## To do
Print each line exactly as it is given.

***

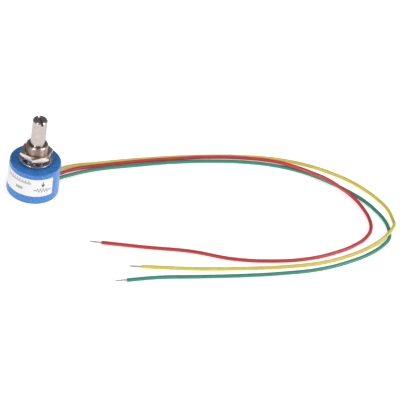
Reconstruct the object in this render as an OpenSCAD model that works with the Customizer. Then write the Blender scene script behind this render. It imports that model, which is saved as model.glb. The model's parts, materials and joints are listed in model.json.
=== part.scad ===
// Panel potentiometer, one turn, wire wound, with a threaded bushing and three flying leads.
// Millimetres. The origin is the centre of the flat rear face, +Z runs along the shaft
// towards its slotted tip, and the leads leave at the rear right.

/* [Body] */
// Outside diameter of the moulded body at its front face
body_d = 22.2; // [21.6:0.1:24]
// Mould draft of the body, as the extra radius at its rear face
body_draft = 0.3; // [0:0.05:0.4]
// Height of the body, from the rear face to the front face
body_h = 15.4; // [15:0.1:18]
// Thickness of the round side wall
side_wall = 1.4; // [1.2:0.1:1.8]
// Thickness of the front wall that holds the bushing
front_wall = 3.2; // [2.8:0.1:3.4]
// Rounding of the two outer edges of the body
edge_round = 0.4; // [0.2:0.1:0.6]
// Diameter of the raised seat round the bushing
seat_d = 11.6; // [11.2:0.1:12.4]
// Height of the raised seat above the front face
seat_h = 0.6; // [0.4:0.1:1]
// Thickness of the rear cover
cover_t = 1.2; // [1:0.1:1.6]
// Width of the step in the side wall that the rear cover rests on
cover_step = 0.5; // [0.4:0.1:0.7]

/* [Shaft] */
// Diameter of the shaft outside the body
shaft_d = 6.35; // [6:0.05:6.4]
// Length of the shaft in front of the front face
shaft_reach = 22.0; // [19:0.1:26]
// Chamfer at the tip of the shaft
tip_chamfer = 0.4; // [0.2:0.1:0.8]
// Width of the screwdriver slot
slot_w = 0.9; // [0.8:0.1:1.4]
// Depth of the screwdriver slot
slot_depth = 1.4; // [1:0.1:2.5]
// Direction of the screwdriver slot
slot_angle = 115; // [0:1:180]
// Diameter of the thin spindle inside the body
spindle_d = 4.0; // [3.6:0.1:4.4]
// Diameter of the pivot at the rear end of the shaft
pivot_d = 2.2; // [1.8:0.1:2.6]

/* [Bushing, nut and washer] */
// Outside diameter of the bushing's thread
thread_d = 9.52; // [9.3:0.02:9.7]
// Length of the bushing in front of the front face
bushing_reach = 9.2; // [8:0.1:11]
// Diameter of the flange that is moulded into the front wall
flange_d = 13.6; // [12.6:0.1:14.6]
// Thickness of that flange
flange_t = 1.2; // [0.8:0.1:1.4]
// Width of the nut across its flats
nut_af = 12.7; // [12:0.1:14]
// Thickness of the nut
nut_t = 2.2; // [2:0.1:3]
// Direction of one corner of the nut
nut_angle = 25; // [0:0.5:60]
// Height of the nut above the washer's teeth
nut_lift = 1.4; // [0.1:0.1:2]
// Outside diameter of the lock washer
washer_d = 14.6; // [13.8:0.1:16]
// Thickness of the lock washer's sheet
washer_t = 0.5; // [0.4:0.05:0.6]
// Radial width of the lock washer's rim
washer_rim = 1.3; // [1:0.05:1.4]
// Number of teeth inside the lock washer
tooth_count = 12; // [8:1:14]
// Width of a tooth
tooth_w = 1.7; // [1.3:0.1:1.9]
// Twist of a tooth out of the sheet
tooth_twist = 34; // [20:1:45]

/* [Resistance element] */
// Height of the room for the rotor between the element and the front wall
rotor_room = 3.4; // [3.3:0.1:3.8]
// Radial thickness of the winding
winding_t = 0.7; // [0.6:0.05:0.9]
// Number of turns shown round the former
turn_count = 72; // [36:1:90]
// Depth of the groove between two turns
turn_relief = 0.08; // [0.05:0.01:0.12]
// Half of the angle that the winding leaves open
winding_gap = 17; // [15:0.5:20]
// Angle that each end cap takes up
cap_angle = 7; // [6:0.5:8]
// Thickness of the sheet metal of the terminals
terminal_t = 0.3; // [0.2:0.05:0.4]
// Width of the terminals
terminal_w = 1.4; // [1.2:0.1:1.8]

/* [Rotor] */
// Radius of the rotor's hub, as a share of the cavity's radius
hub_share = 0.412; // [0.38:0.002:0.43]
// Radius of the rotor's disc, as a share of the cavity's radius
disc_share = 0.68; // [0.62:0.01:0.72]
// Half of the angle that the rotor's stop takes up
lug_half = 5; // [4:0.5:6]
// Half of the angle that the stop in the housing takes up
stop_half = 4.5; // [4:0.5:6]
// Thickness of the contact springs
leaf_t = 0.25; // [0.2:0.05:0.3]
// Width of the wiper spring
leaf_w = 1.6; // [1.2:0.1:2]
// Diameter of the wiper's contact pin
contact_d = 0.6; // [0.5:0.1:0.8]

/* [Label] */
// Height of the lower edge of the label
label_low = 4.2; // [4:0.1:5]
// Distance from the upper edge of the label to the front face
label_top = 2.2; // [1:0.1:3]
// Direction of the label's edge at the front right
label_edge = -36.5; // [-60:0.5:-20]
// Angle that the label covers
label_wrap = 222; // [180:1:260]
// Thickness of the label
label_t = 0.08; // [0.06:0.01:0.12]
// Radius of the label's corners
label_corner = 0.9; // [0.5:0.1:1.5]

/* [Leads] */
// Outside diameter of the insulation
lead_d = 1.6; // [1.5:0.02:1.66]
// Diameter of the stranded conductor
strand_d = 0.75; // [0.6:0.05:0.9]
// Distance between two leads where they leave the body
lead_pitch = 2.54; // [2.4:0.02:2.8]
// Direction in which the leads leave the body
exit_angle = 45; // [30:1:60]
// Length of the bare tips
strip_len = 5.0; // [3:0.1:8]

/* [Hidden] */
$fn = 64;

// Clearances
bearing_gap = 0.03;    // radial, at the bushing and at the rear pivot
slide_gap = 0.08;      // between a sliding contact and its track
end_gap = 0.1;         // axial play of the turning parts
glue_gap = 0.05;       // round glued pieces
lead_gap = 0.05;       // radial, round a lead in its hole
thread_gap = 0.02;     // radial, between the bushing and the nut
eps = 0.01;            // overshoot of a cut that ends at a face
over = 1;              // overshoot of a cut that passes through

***

## Exercise answer
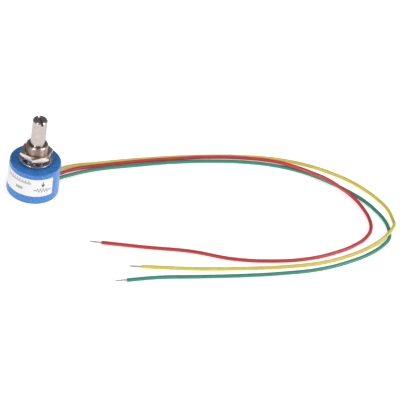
Reconstruct the object in this render as an OpenSCAD model that works with the Customizer. Then write the Blender scene script behind this render. It imports that model, which is saved as model.glb. The model's parts, materials and joints are listed in model.json.
=== part.scad ===
// Panel potentiometer, one turn, wire wound, with a threaded bushing and three flying leads.
// Millimetres. The origin is the centre of the flat rear face, +Z runs along the shaft
// towards its slotted tip, and the leads leave at the rear right.

/* [Body] */
// Outside diameter of the moulded body at its front face
body_d = 22.2; // [21.6:0.1:24]
// Mould draft of the body, as the extra radius at its rear face
body_draft = 0.3; // [0:0.05:0.4]
// Height of the body, from the rear face to the front face
body_h = 15.4; // [15:0.1:18]
// Thickness of the round side wall
side_wall = 1.4; // [1.2:0.1:1.8]
// Thickness of the front wall that holds the bushing
front_wall = 3.2; // [2.8:0.1:3.4]
// Rounding of the two outer edges of the body
edge_round = 0.4; // [0.2:0.1:0.6]
// Diameter of the raised seat round the bushing
seat_d = 11.6; // [11.2:0.1:12.4]
// Height of the raised seat above the front face
seat_h = 0.6; // [0.4:0.1:1]
// Thickness of the rear cover
cover_t = 1.2; // [1:0.1:1.6]
// Width of the step in the side wall that the rear cover rests on
cover_step = 0.5; // [0.4:0.1:0.7]

/* [Shaft] */
// Diameter of the shaft outside the body
shaft_d = 6.35; // [6:0.05:6.4]
// Length of the shaft in front of the front face
shaft_reach = 22.0; // [19:0.1:26]
// Chamfer at the tip of the shaft
tip_chamfer = 0.4; // [0.2:0.1:0.8]
// Width of the screwdriver slot
slot_w = 0.9; // [0.8:0.1:1.4]
// Depth of the screwdriver slot
slot_depth = 1.4; // [1:0.1:2.5]
// Direction of the screwdriver slot
slot_angle = 115; // [0:1:180]
// Diameter of the thin spindle inside the body
spindle_d = 4.0; // [3.6:0.1:4.4]
// Diameter of the pivot at the rear end of the shaft
pivot_d = 2.2; // [1.8:0.1:2.6]

/* [Bushing, nut and washer] */
// Outside diameter of the bushing's thread
thread_d = 9.52; // [9.3:0.02:9.7]
// Length of the bushing in front of the front face
bushing_reach = 9.2; // [8:0.1:11]
// Diameter of the flange that is moulded into the front wall
flange_d = 13.6; // [12.6:0.1:14.6]
// Thickness of that flange
flange_t = 1.2; // [0.8:0.1:1.4]
// Width of the nut across its flats
nut_af = 12.7; // [12:0.1:14]
// Thickness of the nut
nut_t = 2.2; // [2:0.1:3]
// Direction of one corner of the nut
nut_angle = 25; // [0:0.5:60]
// Height of the nut above the washer's teeth
nut_lift = 1.4; // [0.1:0.1:2]
// Outside diameter of the lock washer
washer_d = 14.6; // [13.8:0.1:16]
// Thickness of the lock washer's sheet
washer_t = 0.5; // [0.4:0.05:0.6]
// Radial width of the lock washer's rim
washer_rim = 1.3; // [1:0.05:1.4]
// Number of teeth inside the lock washer
tooth_count = 12; // [8:1:14]
// Width of a tooth
tooth_w = 1.7; // [1.3:0.1:1.9]
// Twist of a tooth out of the sheet
tooth_twist = 34; // [20:1:45]

/* [Resistance element] */
// Height of the room for the rotor between the element and the front wall
rotor_room = 3.4; // [3.3:0.1:3.8]
// Radial thickness of the winding
winding_t = 0.7; // [0.6:0.05:0.9]
// Number of turns shown round the former
turn_count = 72; // [36:1:90]
// Depth of the groove between two turns
turn_relief = 0.08; // [0.05:0.01:0.12]
// Half of the angle that the winding leaves open
winding_gap = 17; // [15:0.5:20]
// Angle that each end cap takes up
cap_angle = 7; // [6:0.5:8]
// Thickness of the sheet metal of the terminals
terminal_t = 0.3; // [0.2:0.05:0.4]
// Width of the terminals
terminal_w = 1.4; // [1.2:0.1:1.8]

/* [Rotor] */
// Radius of the rotor's hub, as a share of the cavity's radius
hub_share = 0.412; // [0.38:0.002:0.43]
// Radius of the rotor's disc, as a share of the cavity's radius
disc_share = 0.68; // [0.62:0.01:0.72]
// Half of the angle that the rotor's stop takes up
lug_half = 5; // [4:0.5:6]
// Half of the angle that the stop in the housing takes up
stop_half = 4.5; // [4:0.5:6]
// Thickness of the contact springs
leaf_t = 0.25; // [0.2:0.05:0.3]
// Width of the wiper spring
leaf_w = 1.6; // [1.2:0.1:2]
// Diameter of the wiper's contact pin
contact_d = 0.6; // [0.5:0.1:0.8]

/* [Label] */
// Height of the lower edge of the label
label_low = 4.2; // [4:0.1:5]
// Distance from the upper edge of the label to the front face
label_top = 2.2; // [1:0.1:3]
// Direction of the label's edge at the front right
label_edge = -36.5; // [-60:0.5:-20]
// Angle that the label covers
label_wrap = 222; // [180:1:260]
// Thickness of the label
label_t = 0.08; // [0.06:0.01:0.12]
// Radius of the label's corners
label_corner = 0.9; // [0.5:0.1:1.5]

/* [Leads] */
// Outside diameter of the insulation
lead_d = 1.6; // [1.5:0.02:1.66]
// Diameter of the stranded conductor
strand_d = 0.75; // [0.6:0.05:0.9]
// Distance between two leads where they leave the body
lead_pitch = 2.54; // [2.4:0.02:2.8]
// Direction in which the leads leave the body
exit_angle = 45; // [30:1:60]
// Length of the bare tips
strip_len = 5.0; // [3:0.1:8]

/* [Hidden] */
$fn = 64;

// Clearances
bearing_gap = 0.03;    // radial, at the bushing and at the rear pivot
slide_gap = 0.08;      // between a sliding contact and its track
end_gap = 0.1;         // axial play of the turning parts
glue_gap = 0.05;       // round glued pieces
lead_gap = 0.05;       // radial, round a lead in its hole
thread_gap = 0.02;     // radial, between the bushing and the nut
eps = 0.01;            // overshoot of a cut that ends at a face
over = 1;              // overshoot of a cut that passes through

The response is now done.